■ GIVEN DATA:
____________

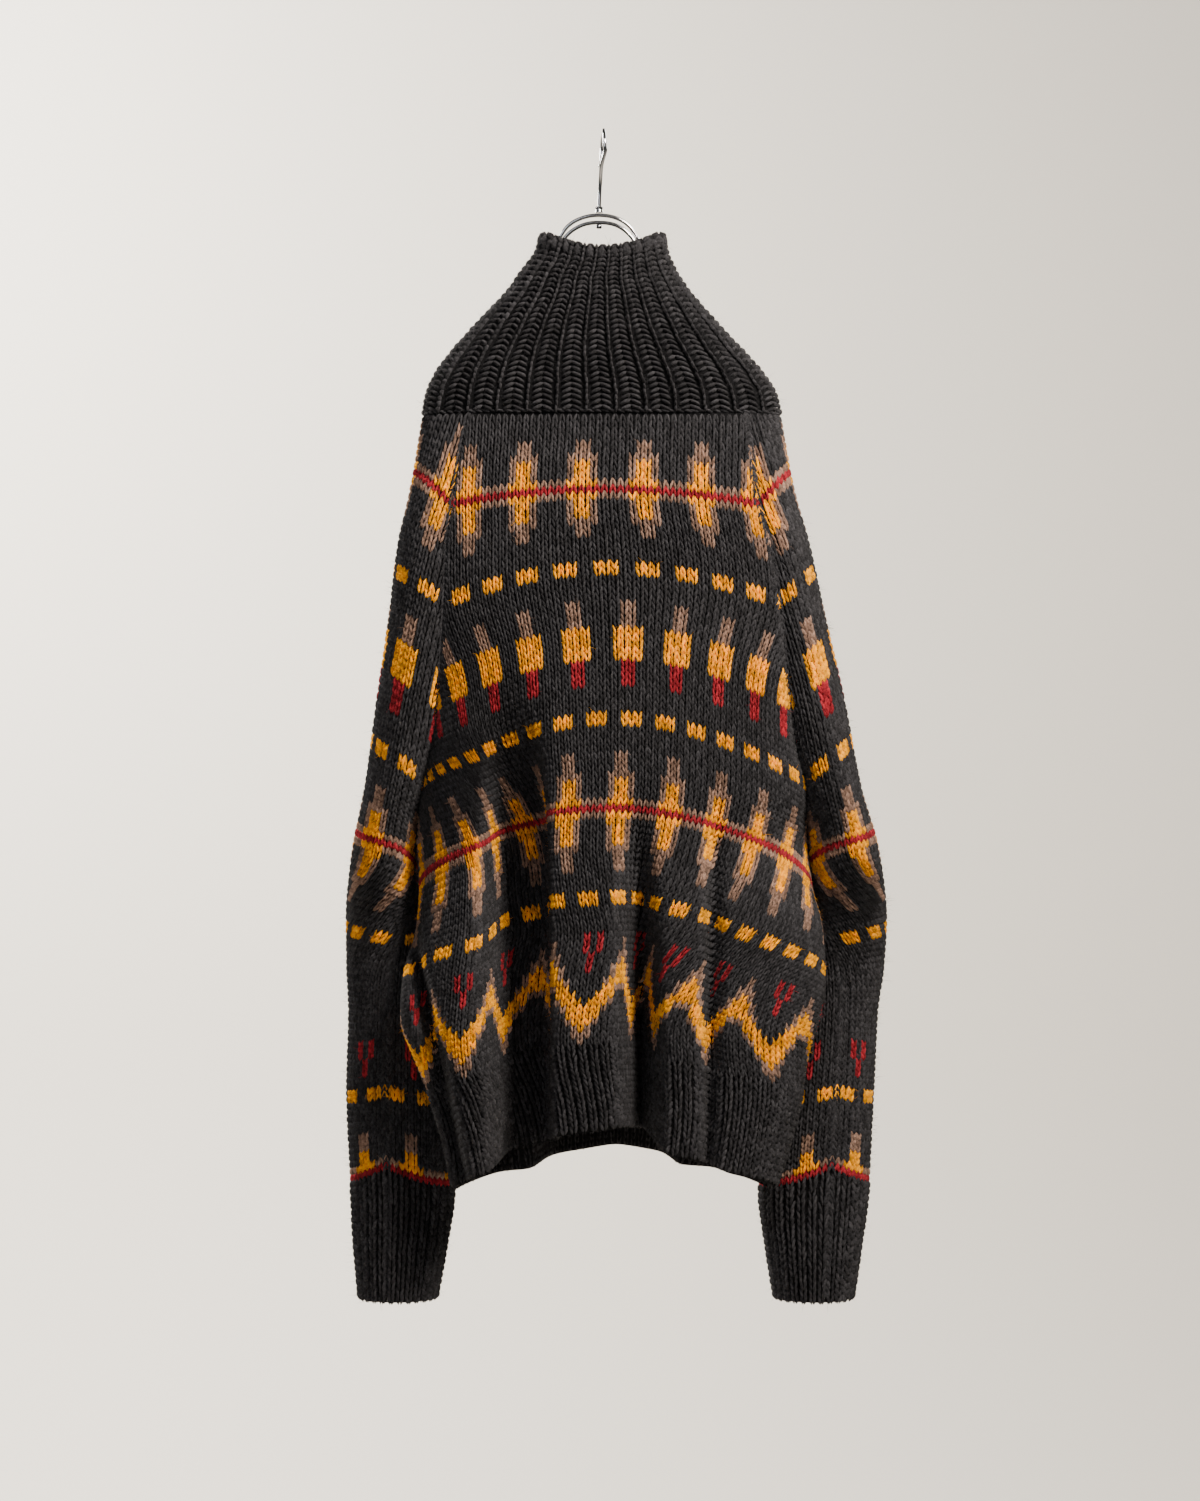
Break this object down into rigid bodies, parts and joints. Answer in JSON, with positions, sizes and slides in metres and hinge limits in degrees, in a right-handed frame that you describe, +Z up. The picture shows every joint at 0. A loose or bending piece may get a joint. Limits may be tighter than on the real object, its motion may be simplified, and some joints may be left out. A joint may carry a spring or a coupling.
{
  "type": "fair isle turtleneck sweater on a wire hanger",
  "caption": "Bulky raglan turtleneck sweater with banded colourwork, ribbed collar, hem and cuffs, hanging in folds from a chrome wire hanger with a hook.",
  "frame": {"origin": "where the hanger's hook bears, at the inside of its top", "axes": "+Z up; the pictured side of the sweater, taken as its back, faces -Y; +X to that view's right"},
  "size_m": [0.5244, 0.1945, 1.1298],
  "materials": {
    "charcoal_wool": "bulky charcoal wool knit, matte and fuzzy",
    "chrome_wire": "polished chrome-plated steel wire"
  },
  "bodies": {
    "root": {"back_panel": "charcoal_wool", "front_panel": "charcoal_wool", "hem_rib_back": "charcoal_wool", "hem_rib_front": "charcoal_wool", "sleeve_left": "charcoal_wool", "sleeve_right": "charcoal_wool", "cuff_left": "charcoal_wool", "cuff_right": "charcoal_wool", "collar": "charcoal_wool", "hanger_shoulders": "chrome_wire", "hanger_hook": "chrome_wire", "hanger_tip": "chrome_wire", "hanger_boss": "chrome_wire"}
  },
  "joints": []
}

____________

■ WHAT THE EXERCISE ASKS: Reproduce the whole listing word for word.

■ ANSWER TO THE EXERCISE:
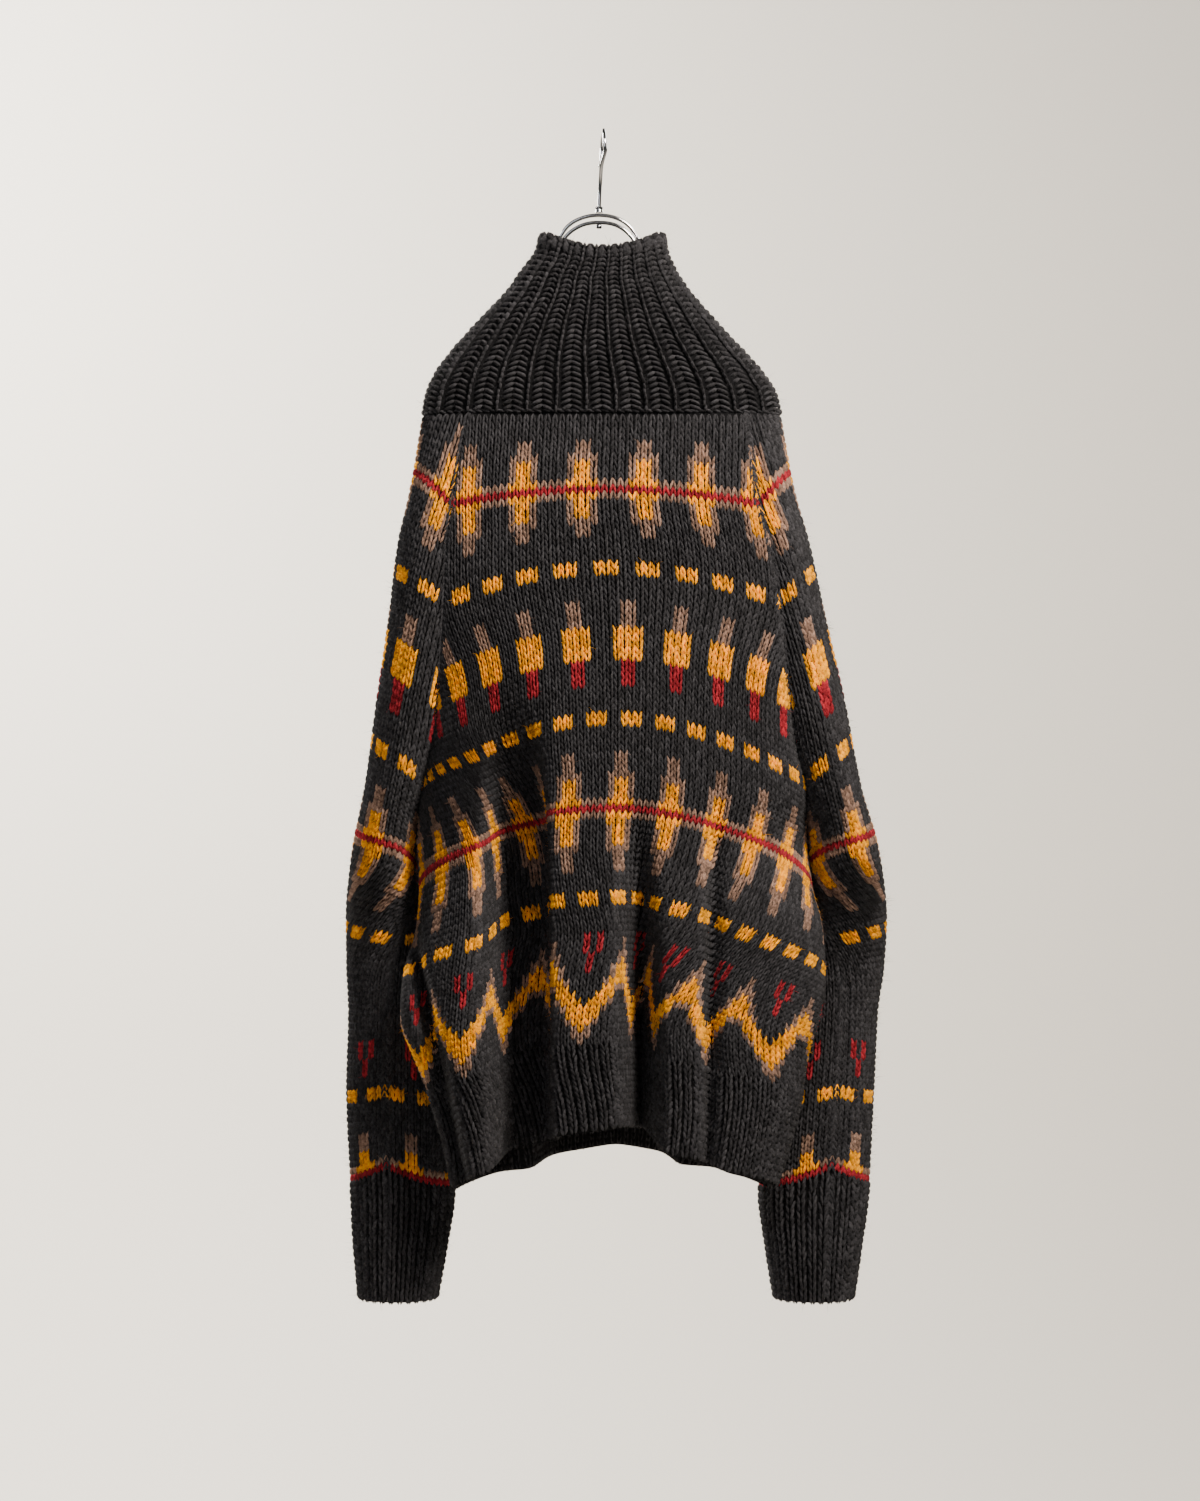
Break this object down into rigid bodies, parts and joints. Answer in JSON, with positions, sizes and slides in metres and hinge limits in degrees, in a right-handed frame that you describe, +Z up. The picture shows every joint at 0. A loose or bending piece may get a joint. Limits may be tighter than on the real object, its motion may be simplified, and some joints may be left out. A joint may carry a spring or a coupling.
{
  "type": "fair isle turtleneck sweater on a wire hanger",
  "caption": "Bulky raglan turtleneck sweater with banded colourwork, ribbed collar, hem and cuffs, hanging in folds from a chrome wire hanger with a hook.",
  "frame": {"origin": "where the hanger's hook bears, at the inside of its top", "axes": "+Z up; the pictured side of the sweater, taken as its back, faces -Y; +X to that view's right"},
  "size_m": [0.5244, 0.1945, 1.1298],
  "materials": {
    "charcoal_wool": "bulky charcoal wool knit, matte and fuzzy",
    "chrome_wire": "polished chrome-plated steel wire"
  },
  "bodies": {
    "root": {"back_panel": "charcoal_wool", "front_panel": "charcoal_wool", "hem_rib_back": "charcoal_wool", "hem_rib_front": "charcoal_wool", "sleeve_left": "charcoal_wool", "sleeve_right": "charcoal_wool", "cuff_left": "charcoal_wool", "cuff_right": "charcoal_wool", "collar": "charcoal_wool", "hanger_shoulders": "chrome_wire", "hanger_hook": "chrome_wire", "hanger_tip": "chrome_wire", "hanger_boss": "chrome_wire"}
  },
  "joints": []
}